Goal: Please output the lines shown below exactly as they appear.

Data excerpt:
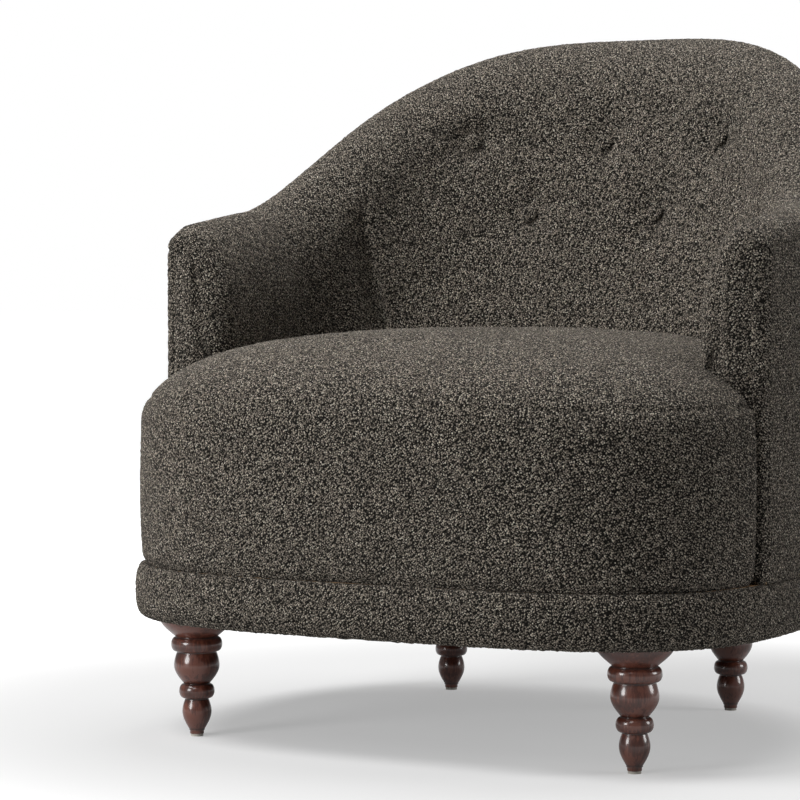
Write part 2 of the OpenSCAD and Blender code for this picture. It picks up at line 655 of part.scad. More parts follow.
// The outside arm cover turns round the arm's front corner up to the edge of the front panel
corner_turn = 90 + arm_turn * (arm_run - corner_round) / arm_run;
corner_x = outer_xy(corner_turn, 0).x - corner_round;
module outside_arm_cover() {
    qs = steps(0, 1, 3);
    z0 = rail_top + fit_gap;
    ts = concat(steps(back_turn + 0.05, 90, 4), [for (k = [1 : 3]) 90 + (corner_turn - 90) * k / 3]);
    function z(t, q) = z0 + q * (wall_top(t < corner_turn ? t : 90 + arm_turn) - edge_roll - fit_gap - z0);
    function side(d) = [for (t = ts) [for (q = qs) from_out(t, z(t, q), d)]];
    function corner(d) = [for (a = [30, 60, 90]) [for (q = qs)
        [corner_x + (corner_round - d) * cos(a), arm_front_y + corner_round - (corner_round - d) * sin(a),
            z(90 + arm_turn, q)]]];
    color(fabric) sheet(concat(side(cover_t), corner(cover_t)), concat(side(0), corner(0)));
}
module arm_front_panel() {
    t = 90 + arm_turn;
    x_in = inner_xy(t, 0).x;
    z_edge = arm_h - edge_roll;
    face = concat([[x_in, rail_top + fit_gap]],
        [for (q = steps(1, 3, 12)) [skin(t, q, 0).x, skin(t, q, 0).z]],
        [[corner_x - fit_gap, z_edge], [corner_x - fit_gap, rail_top + fit_gap]]);
    color(fabric) translate([0, arm_front_y + panel_t, 0]) rotate([90, 0, 0])
        linear_extrude(panel_t) polygon(face);
}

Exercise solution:
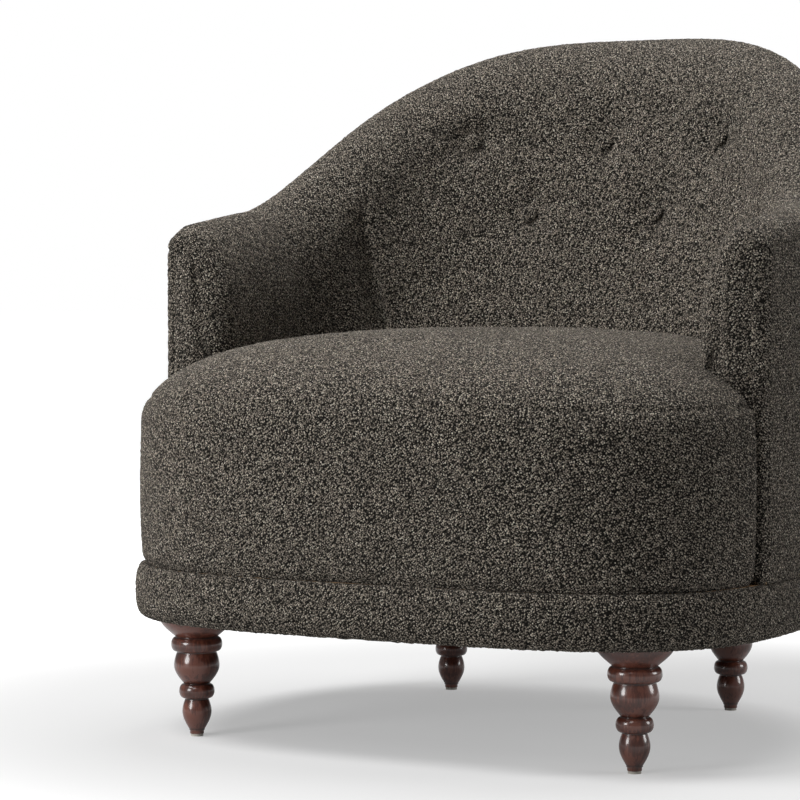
Write part 2 of the OpenSCAD and Blender code for this picture. It picks up at line 655 of part.scad. More parts follow.
// The outside arm cover turns round the arm's front corner up to the edge of the front panel
corner_turn = 90 + arm_turn * (arm_run - corner_round) / arm_run;
corner_x = outer_xy(corner_turn, 0).x - corner_round;
module outside_arm_cover() {
    qs = steps(0, 1, 3);
    z0 = rail_top + fit_gap;
    ts = concat(steps(back_turn + 0.05, 90, 4), [for (k = [1 : 3]) 90 + (corner_turn - 90) * k / 3]);
    function z(t, q) = z0 + q * (wall_top(t < corner_turn ? t : 90 + arm_turn) - edge_roll - fit_gap - z0);
    function side(d) = [for (t = ts) [for (q = qs) from_out(t, z(t, q), d)]];
    function corner(d) = [for (a = [30, 60, 90]) [for (q = qs)
        [corner_x + (corner_round - d) * cos(a), arm_front_y + corner_round - (corner_round - d) * sin(a),
            z(90 + arm_turn, q)]]];
    color(fabric) sheet(concat(side(cover_t), corner(cover_t)), concat(side(0), corner(0)));
}
module arm_front_panel() {
    t = 90 + arm_turn;
    x_in = inner_xy(t, 0).x;
    z_edge = arm_h - edge_roll;
    face = concat([[x_in, rail_top + fit_gap]],
        [for (q = steps(1, 3, 12)) [skin(t, q, 0).x, skin(t, q, 0).z]],
        [[corner_x - fit_gap, z_edge], [corner_x - fit_gap, rail_top + fit_gap]]);
    color(fabric) translate([0, arm_front_y + panel_t, 0]) rotate([90, 0, 0])
        linear_extrude(panel_t) polygon(face);
}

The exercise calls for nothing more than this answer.